Description of the task: What is wanted is an exact restatement of the lines from the one with "[line], MIDDLE_PIN, BORE_FACETS)" through the one with "obj.matrix_world = Matrix.Identity(4)", both included, and of no other lines.

Record extracts:
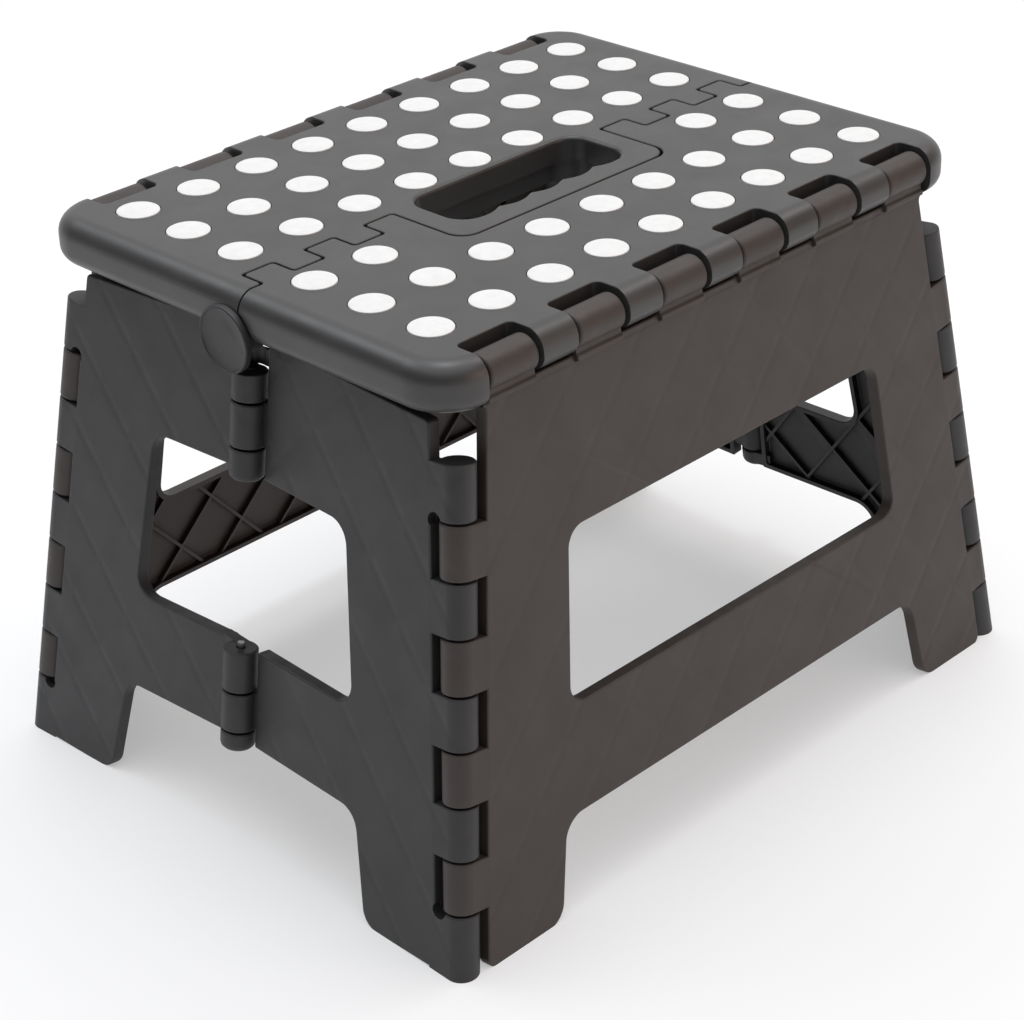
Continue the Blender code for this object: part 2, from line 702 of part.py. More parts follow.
def middle_pins(end, side, collection):
    frame = end_frame(end, side)
    for level, levels in zip(("upper", "lower"), MIDDLE_BANDS):
        line = middle_line(frame, levels[0] + 1.2 * PIN_STUB, levels[3] + PIN_STUB)
        rod = rods("pin", [line], MIDDLE_PIN, BORE_FACETS)
        finish(rod, "end_pin_" + END_NAMES[end] + "_" + level, "pin", collection, frame)


def main():
    clear_scene()
    collection = new_collection("step_stool")
    for side in (FRONT, BACK):
        deck_half(side, collection)
        side_panel(side, collection)
        grip_dots(side, collection)
        for end in (LEFT, RIGHT):
            end_panel(end, side, collection)
    pins(collection)


main()
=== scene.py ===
"""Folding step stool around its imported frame: mouldings, materials, floor, light and camera."""

import math

import bmesh
import bpy
from mathutils import Matrix, Vector


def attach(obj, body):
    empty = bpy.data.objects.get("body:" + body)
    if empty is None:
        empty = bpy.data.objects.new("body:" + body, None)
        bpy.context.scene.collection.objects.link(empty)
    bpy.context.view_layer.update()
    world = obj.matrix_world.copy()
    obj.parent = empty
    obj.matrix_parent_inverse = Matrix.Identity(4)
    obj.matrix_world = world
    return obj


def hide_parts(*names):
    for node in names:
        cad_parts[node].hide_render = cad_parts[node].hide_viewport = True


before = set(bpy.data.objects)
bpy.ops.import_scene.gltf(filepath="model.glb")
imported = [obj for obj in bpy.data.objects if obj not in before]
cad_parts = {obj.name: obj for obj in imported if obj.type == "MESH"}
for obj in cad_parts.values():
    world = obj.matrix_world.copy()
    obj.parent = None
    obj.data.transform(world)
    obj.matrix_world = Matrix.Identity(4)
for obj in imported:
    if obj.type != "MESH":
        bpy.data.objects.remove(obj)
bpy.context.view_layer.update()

# All sizes are in metres, in the frame of the CAD.

# Deck
HEIGHT = 0.220
DECK_X, DECK_Y, DECK_CORNER = 0.138, 0.106, 0.020
LIP_DEPTH, LIP_TOP_ROUND, LIP_LOW_ROUND, LIP_STEPS = 0.0181, 0.0078, 0.0060, 9
FOLD_Z = HEIGHT - 0.0184
SKIN, RIB = 0.003, 0.0022
POCKETS_FROM = {-1: -0.0110, 1: 0.0122}  # where the first row of pockets starts on each side
SEAM_GAP, SEAM_SOFT = 0.0008, 0.0007
FINGER_BACK, FINGER_FRONT, FINGER_WIDTH, FINGERS = 0.0045, -0.0065, 0.0142, 5
FINGER_ROUND = 0.0016
TONGUE_X, TONGUE_END, TONGUE_ROUND = 0.055, -0.0315, 0.008

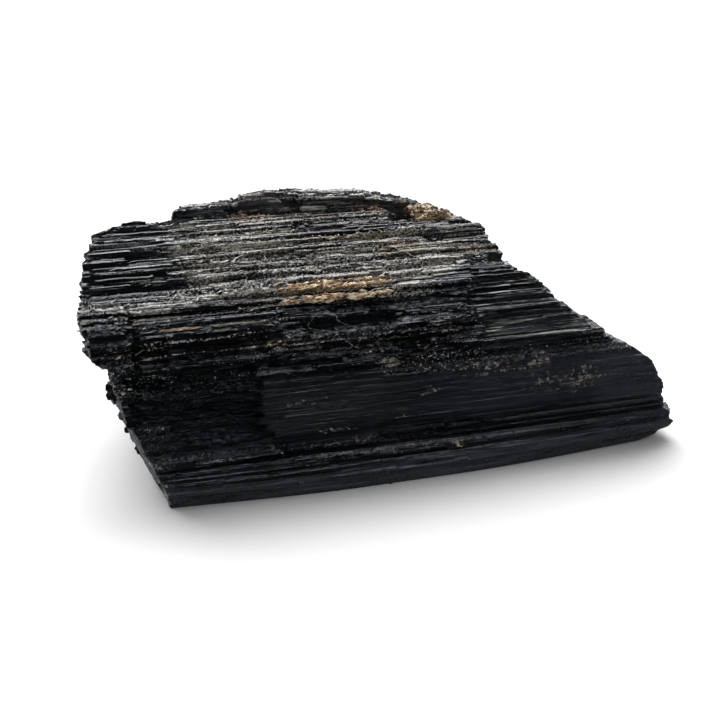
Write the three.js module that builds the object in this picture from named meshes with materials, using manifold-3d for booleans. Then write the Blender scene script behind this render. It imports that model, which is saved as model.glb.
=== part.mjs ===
// A natural block of black tourmaline: one bundle of parallel prisms that grew together,
// broken across at both ends and lying on its flattest side.
//
// Millimetres, +Z up. X runs along the prisms, Y from the front face to the back, and the
// origin is the centre of the block's box, on the plane that the block rests on.
import * as THREE from "three";
import { mergeVertices } from "three/addons/utils/BufferGeometryUtils.js";
import Module from "manifold-3d";

// ---- Driving dimensions -------------------------------------------------------------------

// The outline of the block across the prisms, as [y, z], counter-clockwise seen from the
// right-hand end. y is measured from the front face and z from the resting plane.
const OUTLINE = [
  [0.2, 0],
  [75, 0],
  [78.5, 10],
  [79, 27],
  [74.5, 37],
  [66, 43.2],
  [57, 45.3],
  [46, 43.6],
  [30, 41],
  [14, 38],
  [6.6, 31],
  [2.2, 24],
  [0.4, 14],
  [-1.2, 5],
];

// How far along X the two broken ends stand. Each is a height part plus a depth part.
const LEFT_END_BY_HEIGHT = [[0, 0], [5, -2.5], [14, -7], [24, -10], [31, -14.5], [46, -14.5]];
const LEFT_END_BY_DEPTH = [[0, 0], [14, 0], [30, 2.5], [46, 5], [53, 8], [58, 14], [79, 17]];
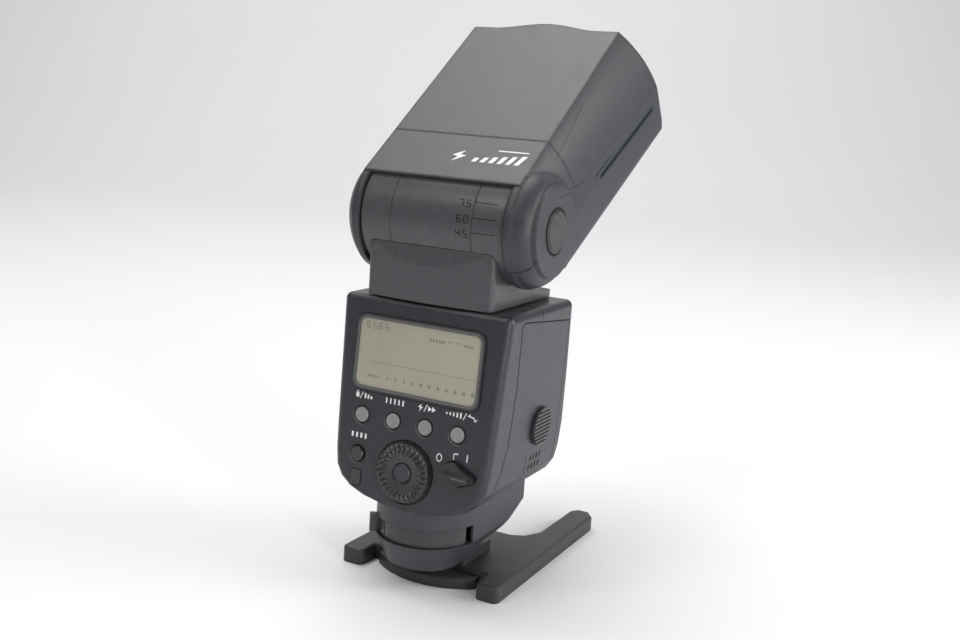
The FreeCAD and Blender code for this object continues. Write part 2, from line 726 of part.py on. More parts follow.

Response to the task:
        rod = rods("pin", [line], MIDDLE_PIN, BORE_FACETS)
        finish(rod, "end_pin_" + END_NAMES[end] + "_" + level, "pin", collection, frame)


def main():
    clear_scene()
    collection = new_collection("step_stool")
    for side in (FRONT, BACK):
        deck_half(side, collection)
        side_panel(side, collection)
        grip_dots(side, collection)
        for end in (LEFT, RIGHT):
            end_panel(end, side, collection)
    pins(collection)


main()
=== scene.py ===
"""Folding step stool around its imported frame: mouldings, materials, floor, light and camera."""

import math

import bmesh
import bpy
from mathutils import Matrix, Vector


def attach(obj, body):
    empty = bpy.data.objects.get("body:" + body)
    if empty is None:
        empty = bpy.data.objects.new("body:" + body, None)
        bpy.context.scene.collection.objects.link(empty)
    bpy.context.view_layer.update()
    world = obj.matrix_world.copy()
    obj.parent = empty
    obj.matrix_parent_inverse = Matrix.Identity(4)
    obj.matrix_world = world
    return obj


def hide_parts(*names):
    for node in names:
        cad_parts[node].hide_render = cad_parts[node].hide_viewport = True


before = set(bpy.data.objects)
bpy.ops.import_scene.gltf(filepath="model.glb")
imported = [obj for obj in bpy.data.objects if obj not in before]
cad_parts = {obj.name: obj for obj in imported if obj.type == "MESH"}
for obj in cad_parts.values():
    world = obj.matrix_world.copy()
    obj.parent = None
    obj.data.transform(world)
    obj.matrix_world = Matrix.Identity(4)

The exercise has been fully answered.